Question

If \( \sin\left(\frac{y}{x}\right) = \log_e |x| + \frac{\alpha}{2} \) is the solution of the differential equation \[x \cos\left(\frac{y}{x}\right) \frac{dy}{dx} = y \cos\left(\frac{y}{x}\right) + x\]and \( y(1) = \frac{\pi}{3} \), then \( \alpha^2 \) is equal to

• A. 3
• B. 12
• C. 4
• D. 9

Answer 1

The Correct Option is A

Starting with the differential equation:  
\(x \cos \left( \frac{y}{x} \right) \frac{dy}{dx} = y \cos \left( \frac{y}{x} \right) + x\)

Step 1. Divide both sides by \( x^2 \cos \left( \frac{y}{x} \right) \):
 \(\cos \left( \frac{y}{x} \right) \left( \frac{y}{x} \frac{dy}{dx} - \frac{y}{x^2} \right) = \frac{1}{x}\)

Step 2. Let \( \frac{y}{x} = t \), then \( y = tx \) and \( \frac{dy}{dx} = t + x \frac{dt}{dx} \), substituting into the equation:
\(\cos t \left( \frac{dt}{dx} \right) = \frac{1}{x}\)

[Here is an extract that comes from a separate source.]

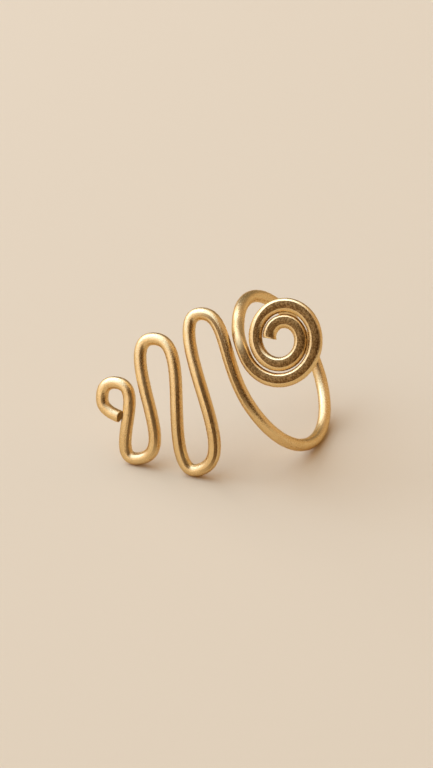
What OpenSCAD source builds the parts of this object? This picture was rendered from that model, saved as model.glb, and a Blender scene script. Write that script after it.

Step 3. Integrate both sides:
  \(\sin t = \ln |x| + c\)  
  \(\sin \frac{y}{x} = \ln |x| + c\)
Step 4. Using the initial condition \( y(1) = \frac{\sqrt{3}}{2} \), we find \( c = \frac{\sqrt{3}}{2} \).
  Thus,  \( \alpha = \sqrt{3} \implies \alpha^2 = 3\)
The Correct Answer is: 3